The request: Reproduce only the lines from the one containing "body_shell();" through the one containing "for member in", exactly as written and with both ends included.

--- Begin ---

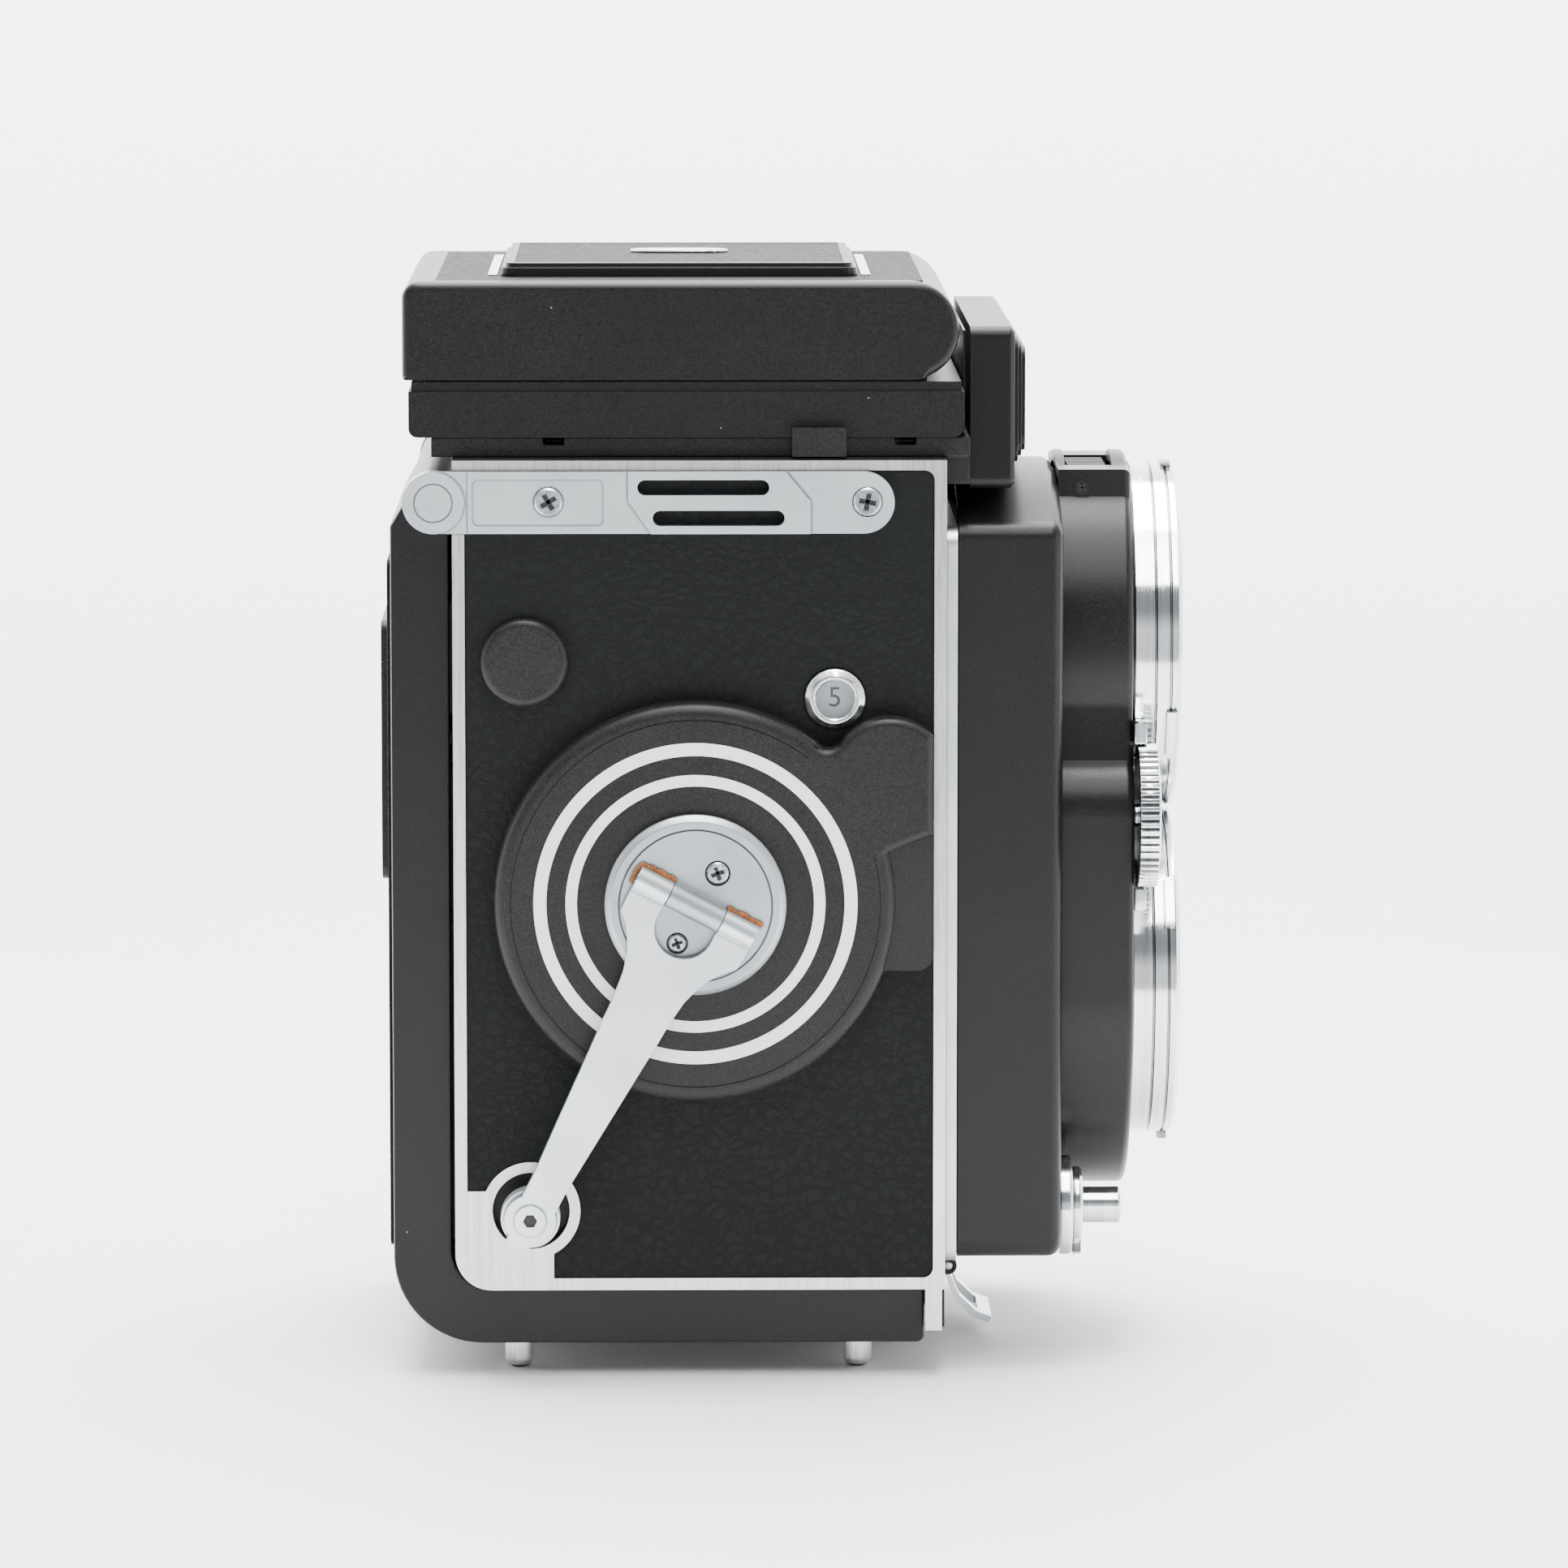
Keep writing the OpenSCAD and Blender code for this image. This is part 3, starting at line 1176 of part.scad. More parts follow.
module hood_lid() {
    color("#252628") difference() {
        across(-hood_half, hood_half) rounded(lid_pivot[0] - lid_end_r, frame_top, lid_rear, lid_top,
            [lid_end_r, 0.6, 2.2, lid_end_r]);
        // hollow that covers the folded panels
        across(-hood_half + lid_wall, hood_half - lid_wall) {
            rounded(lid_pivot[0] - lid_end_r + lid_wall, lid_pivot[1], lid_rear - lid_wall,
                cover_seat - lid_wall, [0, 0, 0, lid_end_r - lid_wall - lid_recess]);
            translate([lid_pivot[0] - lid_end_r - 1, frame_top - 1])
                square([lid_end_r + 2, lid_end_r + 1 + 3]);
            translate([lid_pivot[0], frame_top - 1])
                square([lid_rear - lid_wall - lid_pivot[0], lid_end_r + 1 + eps]);
        }
        across(-hood_half + 0.25, hood_half - 0.25) translate(lid_pivot) circle(lid_pin_r + running);
        translate([lid_panel[0], lid_panel[1], cover_seat])
            cube([lid_panel[2] - lid_panel[0], lid_panel[3] - lid_panel[1], 1]);
    }
    // ears and pin that the magnifier turns on
    color("#252628") {
        for (side = [0, 1]) mirror([side, 0, 0]) across(magnifier_ears[0], magnifier_ears[1]) {
            translate([magnifier_y, magnifier_z]) circle(1.6);
            translate([magnifier_y - 1.6, magnifier_z])
                square([3.2, cover_seat - lid_wall - magnifier_z + eps]);
        }
        across(-magnifier_ears[1], magnifier_ears[1]) translate([magnifier_y, magnifier_z])
            circle(magnifier_pin_r);
    }
}

// Leather let into the lid, and the flap's own
module hood_leather() {
    color("#1b1c1e") {
        translate([0, 0, cover_seat]) linear_extrude(lid_recess) difference() {
            rounded(lid_panel[0], lid_panel[1], lid_panel[2], lid_panel[3], 0.3 * [1, 1, 1, 1]);
            rounded(-flap_half, flap[0], flap_half, flap[1], 2 * [1, 1, 1, 1]);
            for (y = strip_y) translate([-22, y]) square([44, 1.3]);
        }
        translate([0, 0, cover_seat + flap_t - 0.6]) linear_extrude(0.5)
            rounded(-22, flap[0] + 1.8, 22, flap[1] - 1.8, 0.3 * [1, 1, 1, 1]);
    }
}

// Raised flap of the open-frame finder
module hood_flap() {
    color("#252628") translate([0, 0, cover_seat]) difference() {
        union() {
            linear_extrude(flap_t - 0.6) rounded(-flap_half, flap[0], flap_half, flap[1],
                2 * [1, 1, 1, 1]);
            linear_extrude(flap_t) rounded(-flap_half + 0.6, flap[0] + 0.6, flap_half - 0.6,
                flap[1] - 0.6, 1.6 * [1, 1, 1, 1]);
        }
        translate([0, 0, flap_t - 0.6]) linear_extrude(2) rounded(-22, flap[0] + 1.8, 22,
            flap[1] - 1.8, 0.3 * [1, 1, 1, 1]);
    }
}

// Bright strips at the flap's two ends, and a plain oval badge
module hood_trim() {
    color("#e6e7e8") {
        for (y = strip_y) translate([-22, y, cover_seat]) cube([44, 1.3, 0.6]);
        translate([3, -1.1, cover_seat + flap_t - 0.1]) linear_extrude(0.35)
            stadium([0, -3.2], [0, 3.2], 3.4);
    }
}

// Side panel, folded flat, its free edge bevelled at 45 degrees towards the rear
module hood_panel() {
    front_y = -25;
    reach = panel_h;
    color("#232426") {
        translate([0, 0, panel_z - panel_t / 2]) linear_extrude(panel_t) polygon([
            [-panel_x + 0.4, front_y], [-panel_x + 24, front_y], [-panel_x + reach, front_y + 6],
            [-panel_x + reach, panel_y - reach - mitre_gap], [-panel_x + 0.4, panel_y - 0.4 - mitre_gap]]);
        translate([-panel_x, front_y, panel_z]) rotate([-90, 0, 0])
            cylinder(r = panel_knuckle_r, h = panel_y - 1.5 - front_y);
    }
}
module hood_panel_right() { hood_panel(); }
module hood_panel_left() { mirror([1, 0, 0]) hood_panel(); }

module hood_panel_rear() {
    half = panel_x - mitre_gap;
    color("#232426") {
        translate([0, 0, panel_z - panel_t / 2]) linear_extrude(panel_t) polygon([
            [-half + 0.4, panel_y - 0.4], [half - 0.4, panel_y - 0.4],
            [half - rear_panel_h, panel_y - rear_panel_h], [-half + rear_panel_h, panel_y - rear_panel_h]]);
        translate([-half + 2, panel_y, panel_z]) rotate([0, 90, 0])
            cylinder(r = panel_knuckle_r, h = 2 * half - 4);
    }
}

// Magnifier on its own pivot under the lid
module magnifier() {
    ring_y = magnifier_y + 14.5;
    color("#1f2022") {
        difference() {
            union() {
                translate([0, ring_y, magnifier_z - 2.8]) cylinder(r = magnifier_r + 1.2, h = 2.6);
                translate([-5, magnifier_y, magnifier_z - 1.6]) cube([10, 8, 1.2]);
                across(-magnifier_ears[0] + 0.2, magnifier_ears[0] - 0.2)
                    translate([magnifier_y, magnifier_z]) circle(1.2);
            }
            translate([0, ring_y, magnifier_z - 4]) cylinder(r = magnifier_r, h = 5);
            across(-7, 7) translate([magnifier_y, magnifier_z]) circle(magnifier_pin_r + running);
        }
    }
    color("#c8d4dc", 0.4) translate([0, ring_y, magnifier_z - 2.6])
        cylinder(r = magnifier_r, h = 2);
}

// ---------------------------------------------------------------- what is drawn

body_shell();
side_plates();
side_leather();
strap_brackets();
bracket_screws();
hinge_pins();
crank_housing();
crank_trim_rings();
spool_port_cap();
counter_bezel();
counter_window();
counter_dial();
front_guard();
film_gate();
reflex_mirror();
focusing_screen();
hood_mount();
hood_frame();
hood_catch_right();
hood_catch_left();
name_block();
name_plate();
lens_standard();
lens_cover();
viewing_barrel();
taking_barrel();
lens_glasses();
shutter_case();
wheel_guards();
aperture_wheel();
shutter_wheel();
release_collar();
release_lock();
release_button();
flash_socket();
crank_hub();
crank_gear();
crank_screws();
crank_arm();
crank_knob();
idler_gear();
take_up_gear();
take_up_spool();
focus_knob();
spool_knobs_upper();
spool_knobs_lower();
back_door();
door_fittings();
door_leather();
table_holder();
pressure_plate();
door_latch();
hood_lid();
hood_leather();
hood_flap();
hood_trim();
hood_panel_right();
hood_panel_left();
hood_panel_rear();
magnifier();
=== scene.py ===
"""Looks of a twin lens reflex camera, built round its CAD frame.

Lengths are in metres unless a name says mm.
"""
import json
import math
import random

import bpy
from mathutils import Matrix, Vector

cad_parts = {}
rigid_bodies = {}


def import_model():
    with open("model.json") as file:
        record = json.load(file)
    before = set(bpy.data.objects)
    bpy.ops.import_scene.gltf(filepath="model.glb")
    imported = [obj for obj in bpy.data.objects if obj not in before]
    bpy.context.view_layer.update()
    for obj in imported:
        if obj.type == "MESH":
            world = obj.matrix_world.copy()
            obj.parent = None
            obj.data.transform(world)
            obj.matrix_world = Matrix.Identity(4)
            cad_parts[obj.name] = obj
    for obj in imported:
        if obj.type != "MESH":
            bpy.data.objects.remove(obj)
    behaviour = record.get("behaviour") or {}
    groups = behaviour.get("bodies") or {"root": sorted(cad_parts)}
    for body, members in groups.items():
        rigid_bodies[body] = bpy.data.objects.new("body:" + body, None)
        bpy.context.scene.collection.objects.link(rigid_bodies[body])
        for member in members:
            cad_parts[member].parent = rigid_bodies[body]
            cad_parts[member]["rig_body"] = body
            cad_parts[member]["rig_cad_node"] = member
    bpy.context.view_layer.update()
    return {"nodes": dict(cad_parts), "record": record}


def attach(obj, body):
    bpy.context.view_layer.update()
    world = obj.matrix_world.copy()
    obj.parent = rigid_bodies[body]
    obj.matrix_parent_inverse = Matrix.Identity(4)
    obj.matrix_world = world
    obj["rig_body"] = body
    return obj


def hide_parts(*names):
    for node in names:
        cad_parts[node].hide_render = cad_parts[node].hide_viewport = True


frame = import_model()
MM = 0.001


# ------------------------------------------------------------------ node helpers

def linear(hex_colour):
    """A colour written as in a paint chart, turned into the renderer's linear values."""
    parts = [int(hex_colour[i:i + 2], 16) / 255 for i in (1, 3, 5)]
    return tuple(c / 12.92 if c <= 0.04045 else ((c + 0.055) / 1.055) ** 2.4 for c in parts) + (1.0,)


def add(tree, kind, links=None, values=None, **settings):
    """Adds one node, sets its settings and values, and links other nodes' outputs to its inputs."""
    n = tree.nodes.new(kind)
    for key, value in settings.items():
        setattr(n, key, value)
    for key, value in (values or {}).items():
        n.inputs[key].default_value = value
    for key, source in (links or {}).items():
        tree.links.new(source, n.inputs[key])
    return n


def new_material(name):
    """An empty material, its node tree and its places on the object."""
    m = bpy.data.materials.new(name)
    m.use_nodes = True
    m.node_tree.nodes.clear()
    tree = m.node_tree
    place = add(tree, "ShaderNodeTexCoord").outputs["Object"]
    return m, tree, place


def close(tree, links, values):
    """Ends a material with one surface shader."""
    surface = add(tree, "ShaderNodeBsdfPrincipled", links, values)
    add(tree, "ShaderNodeOutputMaterial", {"Surface": surface.outputs["BSDF"]})


def grain(tree, place, size_mm, detail=2.0, stretch=(1, 1, 1)):
    """Noise whose features are about size_mm across, longer along an axis where stretch is below 1."""
    at = add(tree, "ShaderNodeMapping", {"Vector": place}, {"Scale": stretch}).outputs["Vector"]
    return add(tree, "ShaderNodeTexNoise", {"Vector": at},
               {"Scale": 1000.0 / size_mm, "Detail": detail}).outputs["Fac"]


def between(tree, fac, low, high, from_low=0.3, from_high=0.7):
    """Maps a noise value to a range."""
    return add(tree, "ShaderNodeMapRange", {"Value": fac},
               {"From Min": from_low, "From Max": from_high, "To Min": low, "To Max": high}).outputs["Result"]


def ramp(tree, fac, *stops):
    """Colour ramp with (position, colour) stops."""
    r = add(tree, "ShaderNodeValToRGB", {"Fac": fac})
    elements = r.color_ramp.elements
    elements[0].position, elements[0].color = stops[0][0], linear(stops[0][1])
    elements[1].position, elements[1].color = stops[-1][0], linear(stops[-1][1])
    for position, colour in stops[1:-1]:
        elements.new(position).color = linear(colour)
    return r.outputs["Color"]


def bump(tree, height, distance_mm, strength, after=None):
    """Relief of distance_mm from a height, on top of another relief where one is given."""
    links = {"Height": height}
    if after is not None:
        links["Normal"] = after
    return add(tree, "ShaderNodeBump", links,
               {"Strength": strength, "Distance": distance_mm * MM}).outputs["Normal"]


def blend(tree, fac, a, b):
    """Mixes colour a, at 0, with colour b, at 1. Each is a node's output or a hex colour."""
    links, values = {"Factor": fac}, {}
    for socket, colour in (("A", a), ("B", b)):
        if isinstance(colour, str):
            values[socket] = linear(colour)
        else:
            links[socket] = colour
    return add(tree, "ShaderNodeMix", links, values, data_type="RGBA").outputs["Result"]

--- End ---

Result for this task:
body_shell();
side_plates();
side_leather();
strap_brackets();
bracket_screws();
hinge_pins();
crank_housing();
crank_trim_rings();
spool_port_cap();
counter_bezel();
counter_window();
counter_dial();
front_guard();
film_gate();
reflex_mirror();
focusing_screen();
hood_mount();
hood_frame();
hood_catch_right();
hood_catch_left();
name_block();
name_plate();
lens_standard();
lens_cover();
viewing_barrel();
taking_barrel();
lens_glasses();
shutter_case();
wheel_guards();
aperture_wheel();
shutter_wheel();
release_collar();
release_lock();
release_button();
flash_socket();
crank_hub();
crank_gear();
crank_screws();
crank_arm();
crank_knob();
idler_gear();
take_up_gear();
take_up_spool();
focus_knob();
spool_knobs_upper();
spool_knobs_lower();
back_door();
door_fittings();
door_leather();
table_holder();
pressure_plate();
door_latch();
hood_lid();
hood_leather();
hood_flap();
hood_trim();
hood_panel_right();
hood_panel_left();
hood_panel_rear();
magnifier();
=== scene.py ===
"""Looks of a twin lens reflex camera, built round its CAD frame.

Lengths are in metres unless a name says mm.
"""
import json
import math
import random

import bpy
from mathutils import Matrix, Vector

cad_parts = {}
rigid_bodies = {}


def import_model():
    with open("model.json") as file:
        record = json.load(file)
    before = set(bpy.data.objects)
    bpy.ops.import_scene.gltf(filepath="model.glb")
    imported = [obj for obj in bpy.data.objects if obj not in before]
    bpy.context.view_layer.update()
    for obj in imported:
        if obj.type == "MESH":
            world = obj.matrix_world.copy()
            obj.parent = None
            obj.data.transform(world)
            obj.matrix_world = Matrix.Identity(4)
            cad_parts[obj.name] = obj
    for obj in imported:
        if obj.type != "MESH":
            bpy.data.objects.remove(obj)
    behaviour = record.get("behaviour") or {}
    groups = behaviour.get("bodies") or {"root": sorted(cad_parts)}
    for body, members in groups.items():
        rigid_bodies[body] = bpy.data.objects.new("body:" + body, None)
        bpy.context.scene.collection.objects.link(rigid_bodies[body])
        for member in members:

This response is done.